According to the researchers, the virus is formed roughly into a sphere and is about 0.6 μm or 600 nm in length. It contains a genome of about 650,000 base pairs coding for over 500 proteins. Majority of these proteins do not resemble those of the Pithovirus, and unlike the virus' Siberian predecessor which multiplies through cryptoplasmic resources of its cellular host, the Mollivirus relies on the cell nucleus to multiply.
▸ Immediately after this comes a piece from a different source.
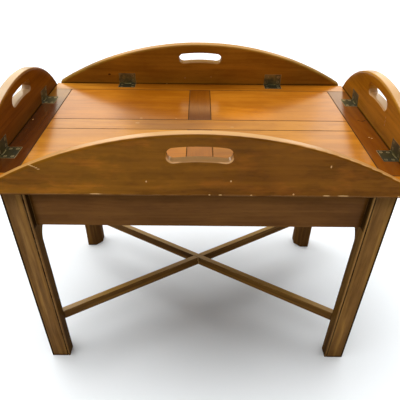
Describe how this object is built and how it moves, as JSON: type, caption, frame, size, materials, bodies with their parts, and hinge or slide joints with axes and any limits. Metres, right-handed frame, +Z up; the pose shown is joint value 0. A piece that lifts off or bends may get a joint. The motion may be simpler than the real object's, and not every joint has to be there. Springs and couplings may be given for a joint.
{
  "type": "butler table",
  "caption": "Wooden butler table: a framed lift-off tray with arched hinged flaps and hand holes, on a square-legged stand with crossed stretchers.",
  "frame": {"origin": "on the floor, under the middle of the table", "axes": "+X along the length to the right, +Y to the back, +Z up; all flaps up, leaning 6 degrees in over the tray"},
  "size_m": [0.693, 0.465, 0.5424],
  "materials": {
    "tray_wood": "glossy honey-coloured polish",
    "flap_wood": "worn satin polish",
    "stand_wood": "satin polish",
    "antique_brass": "darkened, edges rubbed bright",
    "brass_screw": "dull, slots dark",
    "steel_screw": "dull"
  },
  "bodies": {
    "stand": {"front_left_leg": "stand_wood", "front_right_leg": "stand_wood", "back_left_leg": "stand_wood", "back_right_leg": "stand_wood", "front_apron": "stand_wood", "back_apron": "stand_wood", "left_apron": "stand_wood", "right_apron": "stand_wood", "rising_stretcher": "stand_wood", "falling_stretcher": "stand_wood"},
    "tray": {"tray_front_rail": "tray_wood", "tray_back_rail": "tray_wood", "tray_left_stile": "tray_wood", "tray_right_stile": "tray_wood", "tray_centre_rail": "tray_wood", "tray_front_centre_stile": "tray_wood", "tray_back_centre_stile": "tray_wood", "tray_front_left_panel": "tray_wood", "tray_front_right_panel": "tray_wood", "tray_back_left_panel": "tray_wood", "tray_back_right_panel": "tray_wood", "left_batten": "tray_wood", "right_batten": "tray_wood", "front_hinge_1_tray_leaf": "antique_brass", "front_hinge_2_tray_leaf": "antique_brass", "back_hinge_1_tray_leaf": "antique_brass", "back_hinge_2_tray_leaf": "antique_brass", "left_hinge_1_tray_leaf": "antique_brass", "left_hinge_2_tray_leaf": "antique_brass", "right_hinge_1_tray_leaf": "antique_brass", "right_hinge_2_tray_leaf": "antique_brass", "hinge_pins": "antique_brass", "tray_leaf_screws": "brass_screw", "batten_screws": "steel_screw"},
    "front_flap": {"front_flap": "flap_wood", "front_hinge_1_flap_leaf": "antique_brass", "front_hinge_2_flap_leaf": "antique_brass", "front_flap_screws": "brass_screw"},
    "back_flap": {"back_flap": "flap_wood", "back_hinge_1_flap_leaf": "antique_brass", "back_hinge_2_flap_leaf": "antique_brass", "back_flap_screws": "brass_screw"},
    "left_flap": {"left_flap": "flap_wood", "left_hinge_1_flap_leaf": "antique_brass", "left_hinge_2_flap_leaf": "antique_brass", "left_flap_screws": "brass_screw"},
    "right_flap": {"right_flap": "flap_wood", "right_hinge_1_flap_leaf": "antique_brass", "right_hinge_2_flap_leaf": "antique_brass", "right_flap_screws": "brass_screw"}
  },
  "joints": [
    {"name": "tray_lift", "type": "slide", "parent": "stand", "child": "tray", "axis": [0, 0, 1], "range_m": [0, 0.06]},
    {"name": "front_flap_fold", "type": "hinge", "parent": "tray", "child": "front_flap", "pos_m": [0, -0.2155, 0.449], "axis": [1, 0, 0], "range_deg": [0, 96]},
    {"name": "back_flap_fold", "type": "hinge", "parent": "tray", "child": "back_flap", "pos_m": [0, 0.2155, 0.449], "axis": [-1, 0, 0], "range_deg": [0, 96]},
    {"name": "left_flap_fold", "type": "hinge", "parent": "tray", "child": "left_flap", "pos_m": [-0.3295, 0, 0.449], "axis": [0, -1, 0], "range_deg": [0, 96]},
    {"name": "right_flap_fold", "type": "hinge", "parent": "tray", "child": "right_flap", "pos_m": [0.3295, 0, 0.449], "axis": [0, 1, 0], "range_deg": [0, 96]}
  ]
}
This makes the virus host-dependent, like small viruses.

The researchers also found a lack of specific key enzymes that allow the synthesis of its DNA. This trait revealed that the Mollivirus sibericum resembles more of the common types of viruses, such as human pathogens like Adenovirus, Herpesvirus or Papillomavirus.

The scientists want to resurrect the 30,000-year-old giant virus; however, they noted that further assessments must be done to see if this would result in dangerous diseases to either humans or animals.

"A few particles that are still infectious may be enough, in the presence of a vulnerable host, to revive potentially pathogenic viruses," explained Jean-Michel Claverie, one of the study's lead researchers.

Claverie further warned people travelling to the region to seek natural resources such as oil to be more careful of these giant, prehistoric viruses, highlighting that industrializing such areas could revive viruses like small pox which most thought were eradicated.

Mollivirus sibericum is the second prehistoric virus discovered by the same team, and the fourth overall, since 2003.